Ги искоса глянул на Эмерика.
- В обычае, я думаю, есть глубокий смысл.
- Какой?
Эмерик явно не ожидает от младшего брата, что тот проявит способность интересно рассуждать. Ги надлежит не мыслить, а чувствовать, не созерцать, а быть созерцаемым.
Но затыкать рот братцу Ги Эмерик не хотел. Любопытно ведь, что он понял из всего увиденного.
Ги сказал тихо:
- Все мы странники на земле, и в этом городе любой из нас, даже король, - только паломник; что же удивительного в том, чтобы вместо домашней стряпни покупать скверно прожаренное мясо, которым потчуют чужаков-пилигримов! В этом я вижу истинное смирение.
Эмерик поджал губы. Несколько секунд он молчал, подбирая ответ, а затем возразил брату:
- Если все в Иерусалиме - лишь странники и пилигримы, то почему же те, кто готовит на углях еду и сидит на каждом углу, предлагая товар, считают себя здесь хозяевами?
- Надлежит кому-то быть и гордым, - ответил Ги невозмутимо, - чтобы другие могли понять, каково же смирение на вкус.
Эмерик смеется, потому что "смирение" братьев Лузиньянов оказывается чрезвычайно вкусным: у одного из "гордецов" они покупают пироги с яйцами и мясом, виноградную кисть, "райские плоды" и горстку фиг.
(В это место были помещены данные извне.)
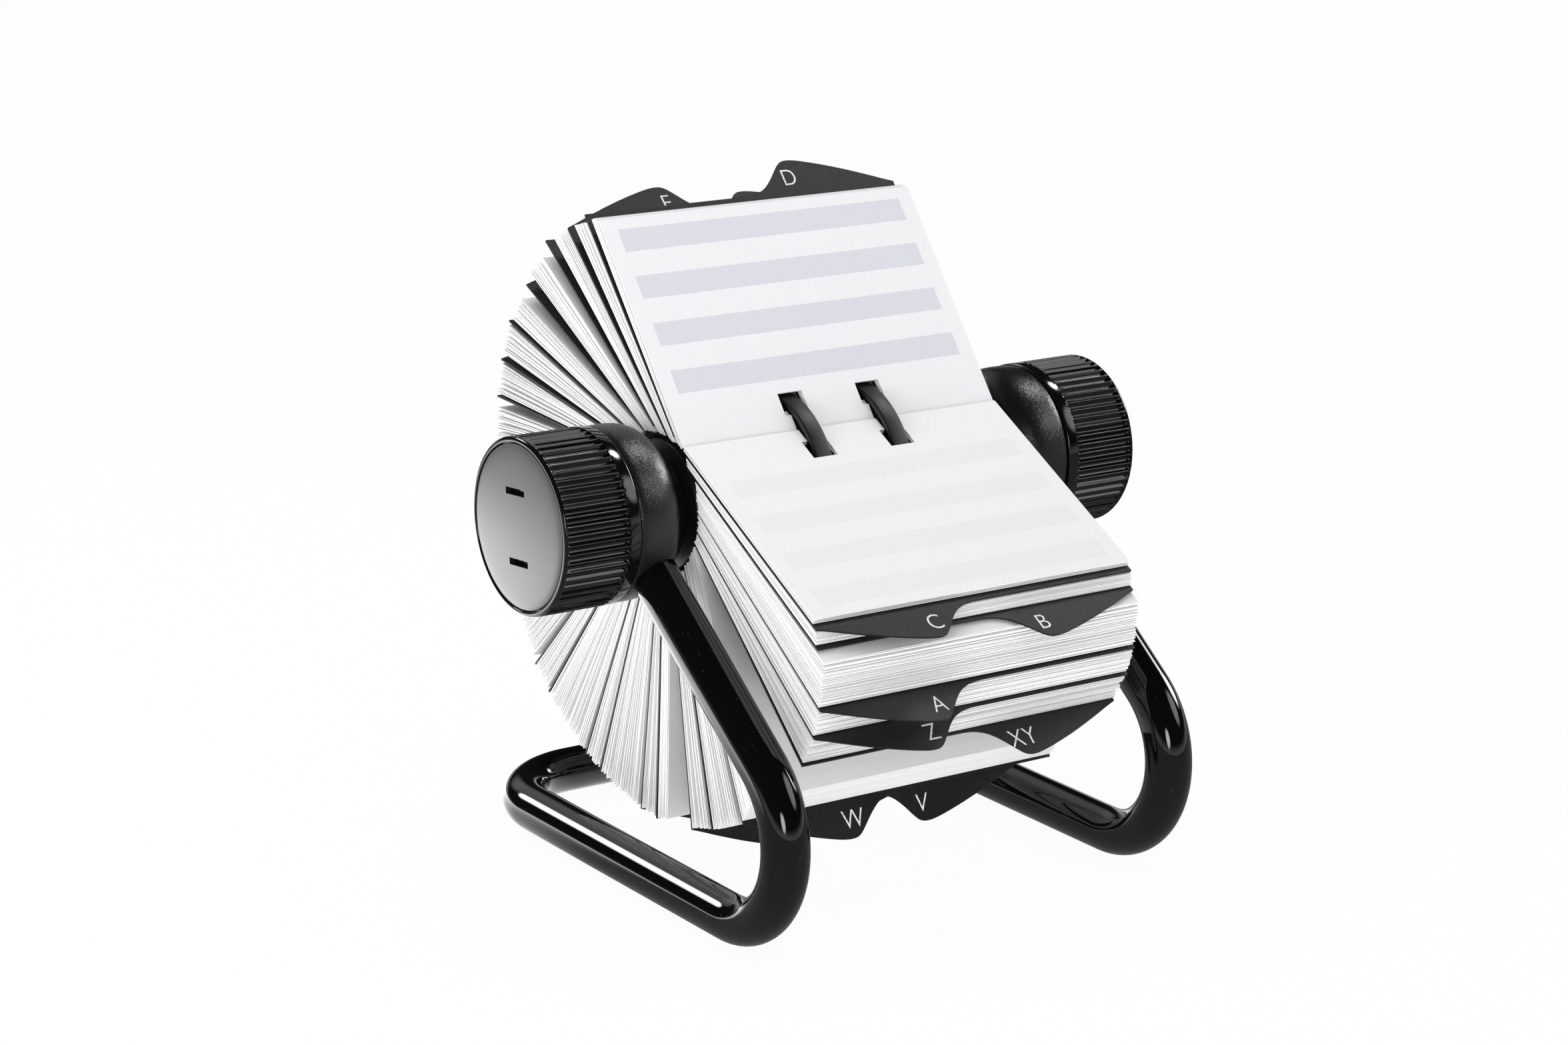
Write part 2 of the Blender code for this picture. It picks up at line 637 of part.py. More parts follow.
def make_knob(side, word, shades, drum):
    """A ribbed knob, hollow towards the housing, and the cap that covers its screw."""
    recess_radius = CAP_RADIUS + GAP
    recess_x = KNOB_OUTER_X - CAP_THICKNESS - GAP
    ribs_start = KNOB_INNER_X + KNOB_BAND + RIB_RUNOUT
    ribs_end = KNOB_OUTER_X - KNOB_RIM
    outside = [
        (KNOB_INNER_X, KNOB_RADIUS),
        (KNOB_INNER_X + KNOB_BAND, KNOB_RADIUS),
        (ribs_start, KNOB_RADIUS),
        (ribs_end, KNOB_RADIUS),
        (KNOB_OUTER_X, KNOB_FACE_RADIUS),
    ]
    sides = 2 * KNOB_RIBS
    work = spun(mirrored(outside, side), sides, ring=False)
    for vert in work.verts:
        ribbed = ribs_start - GAP < abs(vert.co.x) < ribs_end + GAP
        count = round(math.atan2(vert.co.z, vert.co.y) * sides / (2 * math.pi))
        if ribbed and count % 2:
            vert.co.yz *= (KNOB_RADIUS - RIB_DEPTH) / KNOB_RADIUS
    knob = link(word + "_knob", mesh_from(work, word + "_knob"), shades["gloss"], drum, smooth=True)
    inside = [
        (KNOB_INNER_X - OVERRUN, KNOB_CAVITY_RADIUS),
        (KNOB_INNER_X + KNOB_CAVITY_DEPTH, KNOB_CAVITY_RADIUS),
        (KNOB_INNER_X + KNOB_CAVITY_DEPTH, KNOB_BOSS_RADIUS),
        (BOSS_X, KNOB_BOSS_RADIUS),
        (BOSS_X, AXLE_RADIUS + GAP),
        (AXLE_HALF_LENGTH + GAP, AXLE_RADIUS + GAP),
        (AXLE_HALF_LENGTH + GAP, SCREW_RADIUS + GAP),
        (SCREW_SEAT_X, SCREW_RADIUS + GAP),
        (SCREW_SEAT_X, SCREW_HEAD_RADIUS + GAP),
        (recess_x, SCREW_HEAD_RADIUS + GAP),
        (recess_x, recess_radius),
        (KNOB_OUTER_X + OVERRUN, recess_radius),
    ]
    cut(knob, turned(word + "_knob_cutter", mirrored(inside, side), PLAIN_SIDES, parent=drum,
                     ring=False))

    cap_profile = [(KNOB_OUTER_X - CAP_THICKNESS, CAP_RADIUS), (KNOB_OUTER_X, CAP_RADIUS)]
    cap = turned(word + "_knob_cap", mirrored(cap_profile, side), PLAIN_SIDES, shades["cap"], drum,
                 ring=False)
    for way in (-1, 1):
        reach_in = KNOB_OUTER_X - CAP_THICKNESS - OVERRUN
        reach_out = KNOB_OUTER_X + OVERRUN
        xs = sorted((side * reach_in, side * reach_out))
        low = (xs[0], -CAP_SLOT_LENGTH / 2, way * CAP_SLOT_HEIGHT - CAP_SLOT_WIDTH / 2)
        high = (xs[1], CAP_SLOT_LENGTH / 2, way * CAP_SLOT_HEIGHT + CAP_SLOT_WIDTH / 2)
        cut(cap, block(f"{word}_slot_cutter_{way}", low, high, parent=drum))


def make_knob_screw(side, word, shade, drum):
    """The screw that holds a knob on its end of the axle."""
    seat = SCREW_SEAT_X + GAP
    head = seat + SCREW_HEAD_THICKNESS
    profile = [
        (AXLE_HALF_LENGTH - SCREW_DEPTH, SCREW_RADIUS),
        (seat, SCREW_RADIUS),
        (seat, SCREW_HEAD_RADIUS),
        (head, SCREW_HEAD_RADIUS),
        (head, SCREW_DRIVE_RADIUS),
        (head - SCREW_DRIVE_DEPTH, SCREW_DRIVE_RADIUS),
    ]
    turned(word + "_knob_screw", mirrored(profile, side), TINY_SIDES, shade, drum, ring=False)


def make_axle(shade, drum):
    """A plain rod with a screw hole in each end."""
    hole_radius = SCREW_RADIUS + GAP
    hole_floor = AXLE_HALF_LENGTH - SCREW_DEPTH - GAP
    profile = [
        (-hole_floor, hole_radius),
        (-AXLE_HALF_LENGTH, hole_radius),
        (-AXLE_HALF_LENGTH, AXLE_RADIUS),
        (AXLE_HALF_LENGTH, AXLE_RADIUS),
        (AXLE_HALF_LENGTH, hole_radius),
        (hole_floor, hole_radius),
    ]
    turned("axle", profile, SMALL_SIDES, shade, drum, ring=False)


def make_drum(shades, drum):
    """The core tube, the end plugs that centre it on the axle, and the card rails on it."""
    core_end = END_FACE_X - END_THICKNESS - GAP
    core_bore = CORE_RADIUS - CORE_WALL
    core = [
        (-core_end, core_bore),
        (-core_end, CORE_RADIUS),
        (core_end, CORE_RADIUS),
        (core_end, core_bore),
    ]
    turned("drum_core", core, PLAIN_SIDES, shades["drum"], drum)
    plug_radius = core_bore - GAP
    inner_x = END_FACE_X - END_THICKNESS
    bore = AXLE_RADIUS + GAP
    end = [
        (inner_x - END_SPIGOT, bore),
        (inner_x - END_SPIGOT, plug_radius),
        (inner_x, plug_radius),
        (inner_x, END_RADIUS),
        (END_FACE_X, END_RADIUS),
        (END_FACE_X, END_HUB_RADIUS),
        (END_FACE_X + END_HUB_PROUD, END_HUB_RADIUS),
        (END_FACE_X + END_HUB_PROUD, bore),
    ]
    rim = RAIL_RIM_WIDTH / 2
    web = RAIL_WEB_THICKNESS / 2
    rail = [
        (-web, RAIL_BORE),
        (-web, RIM_UNDERSIDE),
        (-rim, RIM_UNDERSIDE),
        (-rim, RAIL_RADIUS),
        (rim, RAIL_RADIUS),
        (rim, RIM_UNDERSIDE),
        (web, RIM_UNDERSIDE),
        (web, RAIL_BORE),
    ]
    for side, word in ((-1, "left"), (1, "right")):
        turned(word + "_drum_end", mirrored(end, side), PLAIN_SIDES, shades["drum"], drum)
        shifted = [(x + side * RAIL_SPACING / 2, radius) for x, radius in rail]
        turned(word + "_card_rail", shifted, RAIL_SIDES, shades["gloss"], drum)


def make_guides(packs, shade, drum):
    """The lettered guides, whose tabs stand to the left and to the right by turns."""
    alphabet = sorted(GUIDE_LETTERS)
    for index, (letter, (turn, offset, inner)) in enumerate(zip(GUIDE_LETTERS, GUIDE_PLANES)):
        faces = sheet_faces(turn, offset, inner, GUIDE_THICKNESS)
        make_sheet("guide_" + letter, faces, shade, drum,
                   tab_side=1 if alphabet.index(letter) % 2 else -1, overhang=GUIDE_OVERHANG,
                   raised=raised_edge(index, packs))


def make_packs(packs, shade, drum):
    """The packs of cards in front of, between and behind the guides, a few to a piece."""
    for number, start in enumerate(range(0, len(packs), PACK_GROUP), 1):
        make_comb(f"card_pack_{number}", packs[start:start + PACK_GROUP], shade, drum)


def make_front_cards(shade, drum):
    """The upper card that faces the reader, and the lower one, which flips on its edge."""
    upper = sheet_faces(*UPPER_PLANE, CARD_THICKNESS)
    make_sheet("upper_front_card", upper, shade, drum)

    flip = empty("flip_axis", FLIP_AXIS, drum)
    lower = sheet_faces(*LOWER_PLANE, CARD_THICKNESS, neck=FLIP_NECK)
    make_sheet("lower_front_card", lower, shade, flip, centre=FLIP_AXIS)


def make_materials():
    return {
        "frame": material("black_lacquer", (0.006, 0.006, 0.007), 0.12, coat=1.0),
        "housing": material("textured_black_plastic", (0.012, 0.012, 0.013), 0.45),
        "gloss": material("gloss_black_plastic", (0.008, 0.008, 0.009), 0.15),
        "drum": material("satin_black_plastic", (0.015, 0.015, 0.016), 0.40),
        "cap": material("matt_grey_plastic", (0.10, 0.10, 0.10), 0.55),
        "steel": material("bright_steel", (0.60, 0.60, 0.61), 0.25, metallic=1.0),
        "nylon": material("white_nylon", (0.75, 0.74, 0.70), 0.50),
        "rubber": material("black_friction_rubber", (0.02, 0.02, 0.02), 0.80),
        "guide": material("grained_black_plastic", (0.02, 0.02, 0.022), 0.55),
        "card": material("white_card", (0.87, 0.87, 0.88), 0.85),
    }


def main():
    for old in list(bpy.data.objects):
        bpy.data.objects.remove(old)
    shades = make_materials()
    base = empty("frame_base", (0.0, AXLE_Y, 0.0))
    axis = empty("housing_axis", (0.0, AXLE_Y, AXLE_HEIGHT))
    drum = empty("drum_axis", (0.0, AXLE_Y, AXLE_HEIGHT))

    arm = make_frame(shades["frame"], base)
    for side, word in ((-1, "left"), (1, "right")):
        make_bearing(side, word, arm, shades, axis)
        make_spring(side, word, shades["steel"], drum)
        make_knob(side, word, shades, drum)
        make_knob_screw(side, word, shades["steel"], drum)
    make_axle(shades["steel"], drum)
    make_drum(shades, drum)
    packs = all_packs()
    make_guides(packs, shades["guide"], drum)
    make_packs(packs, shades["card"], drum)
    make_front_cards(shades["card"], drum)


main()
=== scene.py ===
"""Looks of the rotary card file: a drum of fanned cards between two ribbed knobs, on a bent tube.

Everything is in metres. The drum turns on the X axis, the reader faces it from -Y,
and the tube frame stands on z = 0.
"""

import json
import math
import random

import bpy
from mathutils import Matrix, Vector


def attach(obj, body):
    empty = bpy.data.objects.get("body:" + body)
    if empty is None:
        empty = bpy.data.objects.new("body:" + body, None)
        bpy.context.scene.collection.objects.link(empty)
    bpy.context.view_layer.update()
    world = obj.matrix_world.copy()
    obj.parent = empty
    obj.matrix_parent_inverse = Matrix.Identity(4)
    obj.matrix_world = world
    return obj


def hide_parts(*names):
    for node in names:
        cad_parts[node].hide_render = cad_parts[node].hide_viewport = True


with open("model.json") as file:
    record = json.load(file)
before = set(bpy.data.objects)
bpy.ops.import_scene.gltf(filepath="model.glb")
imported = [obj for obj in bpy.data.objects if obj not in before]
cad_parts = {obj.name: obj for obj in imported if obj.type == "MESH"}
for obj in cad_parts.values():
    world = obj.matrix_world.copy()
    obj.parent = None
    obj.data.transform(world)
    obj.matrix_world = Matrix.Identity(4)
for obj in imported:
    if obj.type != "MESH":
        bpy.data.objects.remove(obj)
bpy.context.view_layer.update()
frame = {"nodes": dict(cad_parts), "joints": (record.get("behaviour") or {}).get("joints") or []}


# Tube frame. One steel tube, 13 mm across, bent into a loop: two arms that go up into the
# housings, two base rails and a back bar. Its thick black stoving lacquer has flowed out
# smooth, so it mirrors the studio, with a faint orange peel and a few specks of dust.
axle = Vector(next(joint["pos_m"] for joint in frame["joints"] if joint["name"] == "drum_spin"))
tube_radius, tube_sides = 0.0065, 56
arm_x = 0.0639
bend_radius = 0.0255
front_reach, back_reach = 0.08115, 0.0700
arm_start = 0.0100
front_bend = Vector((-arm_x, axle.y - front_reach + bend_radius, tube_radius + bend_radius))
back_bend = Vector((bend_radius - arm_x, axle.y + back_reach - bend_radius, tube_radius))
to_bend = Vector((0.0, front_bend.y - axle.y, front_bend.z - axle.z))
slope = math.atan2(-to_bend.z, -to_bend.y) - math.asin(bend_radius / to_bend.length)
down_arm = Vector((0.0, -math.cos(slope), -math.sin(slope)))
arm_top = Vector((-arm_x, axle.y, axle.z)) + down_arm * arm_start
arm_length = (front_bend - arm_top).dot(down_arm)


def colour(code):
    """The linear colour of an sRGB hex code."""
    shares = [int(code[start:start + 2], 16) / 255 for start in (1, 3, 5)]
    linear = [s / 12.92 if s <= 0.04045 else ((s + 0.055) / 1.055) ** 2.4 for s in shares]
    return (*linear, 1.0)


def new_finish(name, **sockets):
    """A new material with the named sockets of its shader set."""
    finish = bpy.data.materials.new(name)
    finish.use_nodes = True
    shader = finish.node_tree.nodes["Principled BSDF"]
    for socket, value in sockets.items():
        shader.inputs[socket.replace("_", " ")].default_value = value
    return finish


def dress(finish, **outputs):
    """Link outputs to the named sockets of a material's shader."""
    shader = finish.node_tree.nodes["Principled BSDF"]
    for socket, output in outputs.items():
        finish.node_tree.links.new(output, shader.inputs[socket.replace("_", " ")])


def add_node(owner, kind, inputs, **settings):
    """Add a node to a material or world, with its settings, and link or set its inputs."""
    node = owner.node_tree.nodes.new(kind)
    for name, value in settings.items():
        setattr(node, name, value)
    for name, value in inputs.items():
        if isinstance(value, bpy.types.NodeSocket):
            owner.node_tree.links.new(value, node.inputs[name])
        else:
            node.inputs[name].default_value = value
    return node


def on_piece(finish):
    """The place on a piece, for a pattern that is fixed to it."""
    return add_node(finish, "ShaderNodeTexCoord", {}).outputs["Object"]


def noise(finish, size, detail=2.0):
    """A cloudy pattern from 0 to 1, with waves of a size in metres."""
    return add_node(finish, "ShaderNodeTexNoise", {
        "Vector": on_piece(finish), "Scale": 1 / size, "Detail": detail}).outputs[0]


def cells(finish, size):
    """A pattern of cells of a size in metres: its Distance to a cell's middle, and a Color each."""
    return add_node(finish, "ShaderNodeTexVoronoi", {
        "Vector": on_piece(finish), "Scale": 1 / size}).outputs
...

Тесто армянской выпечки, называемое у сарацин "ифлагун", перенасыщено пряностями - это здесь тоже в обычае, - и Эмерик охотно рассказывает, сколько всего диковинного кладут в муку здешние хлебопеки: и имбирь, и кунжут, и анис, и тмин, и даже перец, а еще - натертый сыр, и шафран, и фисташки, и мак, и какие-то местные травы, названия которых Эмерик не знает.
- Ты привыкнешь, - уверяет коннетабль младшего брата. - Сыновья нашего отца всегда любили поесть и разбираются в пище, как никто.